We’re neutral. We’re relatively familiar with the track record of various reporters, and that does come into play. So Pete Williams’s voice was a little bit stronger — not because of our parents at NBC but because of the track record of Pete Williams. So I will admit that was a factor in our decision. It wasn’t overwhelming, but it was a stronger signal.

So you’ve got all these people, you’ve got a huge platform. How do you make money?

Just this week we launched our first native advertising. You’ll only see it until 10AM EST — if you go into breakingnews.com or open our iOS app and soon our Android app, you’ll see a story from GE. These are our first tentative steps into trying to figure out how we can have breaking ads come into our real-time streams. We’re fully disclosing that it’s coming from a sponsor, but giving companies the ability to break news very quickly to an influential on-the-go audience. This is not on our Twitter account or any of our social accounts, just our apps and website.

Do you feel any pressure to go beyond just aggregating news to reporting it your selves?

That’s not on our horizon at all. There are so many news sources out there today, and then you add all the official sources that are suddenly becoming more active, and then you add the flood of eyewitness reporting that’s only going to expand over time — that’s going to keep us busy.

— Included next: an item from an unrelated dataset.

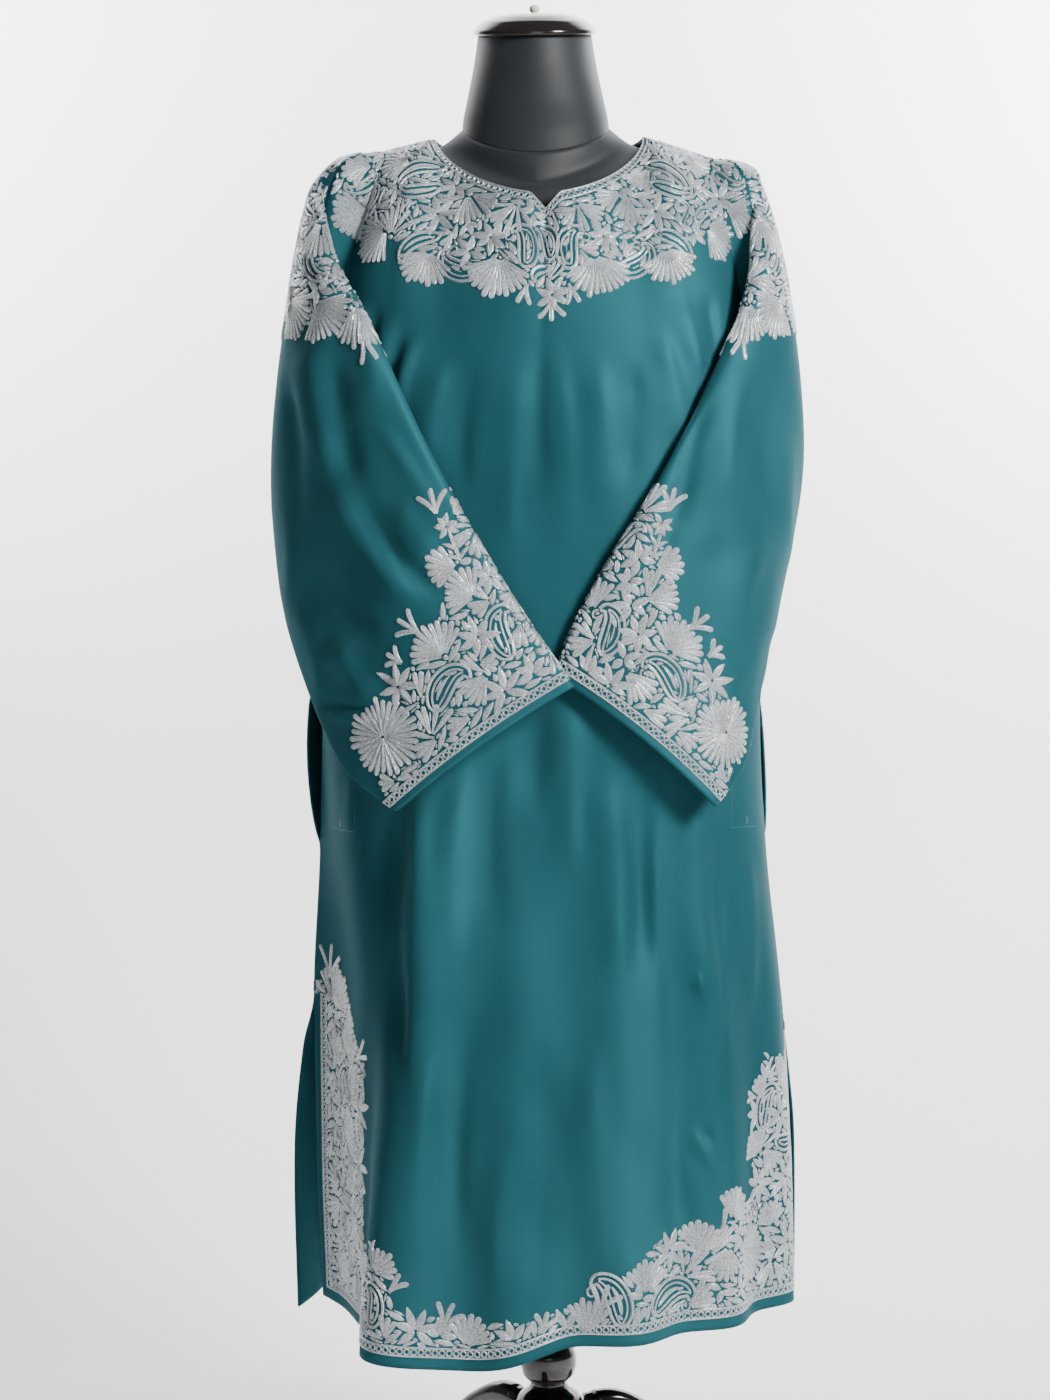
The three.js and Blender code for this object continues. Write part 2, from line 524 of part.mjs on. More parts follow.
// The armhole's own ring, or the cap ring just outside it.
function armholeRing(side, isCap) {
  const ring = [];
  for (let i = 0; i < SLEEVE_POINTS; i += 1) {
    const turn = (2 * i) / SLEEVE_POINTS;
    const panel = turn <= 1 ? 1 : -1;
    const share = turn <= 1 ? turn : 2 - turn;
    const out = isCap ? read(SLEEVE_CAP, 'share', share, 'out') : SEAM;
    const down = isCap ? read(SLEEVE_CAP, 'share', share, 'down') : -SEAM * smooth(1 - 3 * share);
    ring.push(armholePoint(side, panel, share).add(point(side * out, 0, -down)));
  }
  return ring;
}

function sleeveGeometry(side, rows) {
  const grid = [armholeRing(side, false), armholeRing(side, true), ...rows.map((row) => sleeveRing(side, row))];
  const inward = gridNormals(grid, true);
  const centre = grid[4].reduce((sum, v) => sum.add(v), point(0, 0, 0)).divideScalar(SLEEVE_POINTS);
  const sample = inward[4][5];
  const flip = sample.dot(centre.sub(grid[4][5])) < 0 ? -1 : 1;
  inward.forEach((row) => row.forEach((normal) => normal.multiplyScalar(flip)));
  inward[0].forEach((normal, i) => {
    const turn = i / UPPER_ROWS;
    const share = turn <= 1 ? turn : 2 - turn;
    normal.setX(0).normalize();
    if (share < ARMHOLE_TOP_SHARE) normal.copy(armholeInward(turn <= 1 ? 1 : -1, share));
  });
  return wall(grid, inward, true);
}

// ---- Neck binding: a narrow band just inside the neck edge ----
const BINDING = { drop: 4, thick: 1.2, gap: 1.3, sideSlope: 0.25, middleSlope: 1.7 };

// The neck edge's points, once around, each with the ways out of and down the cloth there.
function neckFrames() {
  const frames = [];
  for (const name of ['front', 'back']) {
    const { sign, columns } = PANELS[name];
    const steps = Math.round(NECK_SHARE * (columns - 1));
    for (let i = 0; i < steps; i += 1) {
      const at = sign * NECK_SHARE * (1 - (2 * i) / steps);
      const edge = panelPoint(name, at, 0);
      const away = point(edge.x, edge.y, 0).normalize();
      const turn = (Math.abs(at) / NECK_SHARE) * (Math.PI / 2);
      const slope = mix(BINDING.sideSlope, BINDING.middleSlope, Math.cos(turn));
      const down = away.clone().setZ(-slope).normalize();
      const out = away.multiplyScalar(slope).setZ(1).normalize();
      frames.push({ edge, down, out });
    }
  }
  return frames;
}

function bindingGeometry() {
  const frames = neckFrames();
  const corners = [[0, 0], [BINDING.drop, 0], [BINDING.drop, BINDING.thick], [0, BINDING.thick]];
  const rings = corners.map(([low, deep]) => frames.map(({ edge, down, out }) => {
    const inside = CLOTH + BINDING.gap + deep;
    return edge.clone().addScaledVector(down, low).addScaledVector(out, -inside);
  }));
  const triangles = [];
  const n = frames.length;
  for (let r = 0; r < corners.length; r += 1) {
    for (let i = 0; i < n; i += 1) {
      const next = (i + 1) % n;
      const other = ((r + 1) % corners.length) * n;
      triangles.push(r * n + i, r * n + next, other + next, r * n + i, other + next, other + i);
    }
  }
  return turnOut(makeGeometry(rings.flat(), triangles));
}

// ---- Dress form and stand ----
const FORM_POINTS = 24;

function formRing(row, shift) {
  const ring = [];
  for (let i = 0; i < FORM_POINTS; i += 1) {
    const angle = (2 * Math.PI * i) / FORM_POINTS;
    const across = signedPower(Math.cos(angle), 2 / row.power);
    const out = signedPower(Math.sin(angle), 2 / row.power);
    const end = out < 0 ? row.front : row.back;
    const depth = out < 0 ? row.frontY : row.backY;
    ring.push(point(row.half * across, depth * out, mix(row.side, end, Math.abs(out) ** FORM_ROUND) + shift));
  }
  return ring;
}

// A solid through closed rings, with a fan at each end.
function loft(rings) {
  const vertices = rings.flat();
  const n = rings[0].length;
  const triangles = [];
  for (let r = 0; r < rings.length - 1; r += 1) {
    for (let i = 0; i < n; i += 1) {
      const a = r * n + i;
      const b = r * n + ((i + 1) % n);
      triangles.push(a, b, b + n, a, b + n, a + n);
    }
  }
  for (const ring of [rings[0], rings[rings.length - 1]]) {
    const centre = ring.reduce((sum, v) => sum.add(v), point(0, 0, 0)).divideScalar(n);
    const first = rings.indexOf(ring) * n;
    const hub = vertices.push(centre) - 1;
    const isStart = ring === rings[0];
    for (let i = 0; i < n; i += 1) {
      const a = first + i;
      const b = first + ((i + 1) % n);
      triangles.push(...(isStart ? [hub, b, a] : [hub, a, b]));
    }
  }
  return turnOut(makeGeometry(vertices, triangles));
}

// A turned solid about the vertical axis, from rows of height and radius.
function turned(rows, segments) {
  const top = rows[0];
  const bottom = rows[rows.length - 1];
  const profile = [new THREE.Vector2(0, bottom.z)];
  for (const row of [...rows].reverse()) profile.push(new THREE.Vector2(row.radius, row.z));
  profile.push(new THREE.Vector2(0, top.z));
  const geometry = new THREE.LatheGeometry(profile, segments);
  geometry.rotateX(Math.PI / 2);
  return geometry;
}

function legGeometry() {
  const rings = LEG.map((row, k) => {
    const next = LEG[Math.min(k + 1, LEG.length - 1)];
    const before = LEG[Math.max(k - 1, 0)];
    const run = new THREE.Vector2(next.reach - before.reach, next.z - before.z).normalize();
    if (k === 0 || row.z - row.tall / 2 < 1) run.set(1, 0);
    const ring = [];
    const sides = 8;
    for (let i = 0; i < sides; i += 1) {
      const angle = (2 * Math.PI * (i + 0.5)) / sides;
      const across = signedPower(Math.cos(angle), LEG_ROUND) * row.wide / 2;
      const up = signedPower(Math.sin(angle), LEG_ROUND) * row.tall / 2;
      const z = Math.max(row.z + run.x * up, 0);
      ring.push(point(row.reach - run.y * up, across, row.z - row.tall / 2 < 1 && up < 0 ? 0 : z));
    }
    return ring;
  });
  return loft(rings);
}

// ---- Materials, one per sub-part ----
const velvet = () => new THREE.MeshStandardMaterial({ color: 0x0f4f52, roughness: 0.85 });
const formCloth = () => new THREE.MeshStandardMaterial({ color: 0x14171b, roughness: 0.8 });
const blackLacquer = () => new THREE.MeshStandardMaterial({ color: 0x0b0a0a, roughness: 0.2 });
const paleWood = () => new THREE.MeshStandardMaterial({ color: 0xd8cdb4, roughness: 0.5 });

function part(name, geometry, material) {
  const mesh = new THREE.Mesh(geometry, material);
  mesh.name = name;
  return mesh;
}

const pheran = new THREE.Group();
pheran.add(part('front_panel', panelGeometry('front'), velvet()));
pheran.add(part('back_panel', panelGeometry('back'), velvet()));
pheran.add(part('sleeve_left', sleeveGeometry(-1, LEFT_SLEEVE), velvet()));
pheran.add(part('sleeve_right', sleeveGeometry(1, RIGHT_SLEEVE), velvet()));
pheran.add(part('neck_binding', bindingGeometry(), velvet()));
pheran.add(part('form_torso', loft(TORSO.map((row) => formRing(row, 0))), formCloth()));

const lean = THREE.MathUtils.degToRad(NECK_LEAN.degrees);
const neckRings = NECK_RINGS.map((row) => formRing(row, SEAM));
for (const v of neckRings[neckRings.length - 1]) v.setZ(NECK_LEAN.z + (v.y - NECK_LEAN.y) * Math.tan(lean));
pheran.add(part('form_neck', loft(neckRings), formCloth()));

const cap = part('neck_cap', turned(CAP, 24), blackLacquer());
const knob = part('cap_knob', turned(KNOB, 12), paleWood());
for (const [piece, rise] of [[cap, REST_GAP], [knob, REST_GAP + CAP[0].z + REST_GAP]]) {
  piece.rotation.x = lean;
  piece.position.set(0, NECK_LEAN.y - Math.sin(lean) * rise, NECK_LEAN.z + Math.cos(lean) * rise);
  pheran.add(piece);
}

pheran.add(part('stand_pole', turned(POLE, 20), blackLacquer()));
for (const [name, azimuth] of Object.entries(LEG_AZIMUTHS)) {
  const leg = part(name, legGeometry(), blackLacquer());
  leg.rotation.z = THREE.MathUtils.degToRad(azimuth);
  pheran.add(leg);
}

// The origin is at the middle of the whole object's box, on the floor.
const bounds = new THREE.Box3().setFromObject(pheran, true);
pheran.position.set(-(bounds.min.x + bounds.max.x) / 2, -(bounds.min.y + bounds.max.y) / 2, -bounds.min.z);
pheran.updateMatrixWorld(true);

export default pheran;
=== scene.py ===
# An embroidered velvet pheran on a limbless dress form: cloth, sewing, finishes, room, light and camera.
# Shapes are worked out in millimetres about the form's axis and put down in metres in the row frame.
import math

import bpy
import numpy as np
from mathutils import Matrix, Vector


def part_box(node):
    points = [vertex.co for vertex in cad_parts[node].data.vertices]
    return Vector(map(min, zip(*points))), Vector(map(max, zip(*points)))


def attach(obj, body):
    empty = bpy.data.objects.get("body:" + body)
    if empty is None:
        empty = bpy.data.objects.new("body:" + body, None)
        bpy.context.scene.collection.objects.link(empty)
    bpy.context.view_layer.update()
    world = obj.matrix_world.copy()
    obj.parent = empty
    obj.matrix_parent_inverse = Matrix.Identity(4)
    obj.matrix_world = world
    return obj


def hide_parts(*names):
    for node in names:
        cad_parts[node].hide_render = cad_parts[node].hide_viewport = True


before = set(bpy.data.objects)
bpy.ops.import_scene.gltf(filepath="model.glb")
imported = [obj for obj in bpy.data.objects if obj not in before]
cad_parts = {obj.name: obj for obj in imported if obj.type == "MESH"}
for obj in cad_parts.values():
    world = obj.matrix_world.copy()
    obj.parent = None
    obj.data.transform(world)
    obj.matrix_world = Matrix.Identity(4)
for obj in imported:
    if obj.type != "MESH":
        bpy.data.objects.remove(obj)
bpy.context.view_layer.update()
pole_low, pole_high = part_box("stand_pole")
AXIS = np.array([(pole_low[0] + pole_high[0]) / 2, (pole_low[1] + pole_high[1]) / 2, 0.0])

# ---- Driving sizes, in millimetres ----
CLOTH = 2.0
SEAM = 0.3
NECK_LEFT, NECK_RIGHT, NECK_SIDE_Z = 96.0, 102.0, 1395.0
NOTCH_X, NOTCH_Y, NOTCH_Z, NOTCH_HALF, NOTCH_DEPTH = 8.0, -95.0, 1322.0, 14.0, 15.0
BACK_NECK_Y, BACK_NECK_Z = 66.0, 1376.0
SHOULDER_X = {-1: 148.0, 1: 170.0}
SHOULDER_Z = {-1: 1383.0, 1: 1373.0}
ARM_X, ARM_BOTTOM_Z, ARM_HALF = 206.0, 1130.0, 58.0
# The pocket at each side: top, foot, swell outwards and swell backwards.
POCKETS = {-1: (915.0, 722.0, 15.0, 7.5), 1: (860.0, 722.0, 6.0, 7.5)}
NECK_SHARE = 0.5
# A sleeve's rings: how full their layers are, the way they bow, and how far the outer layer clears the inner.
LAYER_POWER, BOW_WAY, LAYER_CLEAR, LAYER_MOST = 0.55, (0.85, -0.53, 0), 0.8, 16.0
LAST_CAD_COLUMN = {"front": 17 / 18, "back": 11 / 12}

BODY = {
    "z": [230, 420, 564, 710, 820, 980, 1130],
    "left": [220, 225, 225, 217, 213, 210, 206],
    "right": [239, 237, 230, 216, 210, 210, 206],
    "front": [226, 206, 187, 166, 156, 151, 150],
    "back": [166, 150, 136, 126, 118, 108, 105],
    "flap": [38, 46, 46, 22, 6, 0, 0],
    "left_power": [5.0, 4.4, 3.6, 2.9, 2.6, 2.6, 2.6],
    "right_power": [1.75, 1.9, 2.1, 2.3, 2.5, 2.6, 2.6],
    "back_power": [2.3, 2.4, 2.5, 2.6, 2.6, 2.6, 2.6],
}
SIDE_EDGES = {
    "z": [230, 420, 520, 575, 700],
    "front_left_y": [5, 4, 0, 0, 0],
    "front_right_y": [-16, -9, -3, 0, 0],
    "back_left_x": [28, 23, 12, 0, 0],
    "back_left_y": [30, 22, 8, 0, 0],
    "back_right_x": [5, 8, 3, 0, 0],
    "back_right_y": [26, 24, 9, 0, 0],
}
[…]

"We bring some sense of perspective and balance to real-time."

And I think there’s a role for our company to be that middle ground. You have the unstructured, unverified world of social media, and then you have the rich context of storytelling and original reporting that comes from news organizations. We fill the middle role, we bring some sense of perspective and balance to real-time. We still want to be fast, but we want to be right, and when we’re wrong we’re going to be fully transparent about it.

One of the new things we might get into is asking ourselves, if someone else is reporting information that’s wrong, that’s spreading very quickly, what role can we actively take to help shut that down? So that’s what we’re going to be exploring next.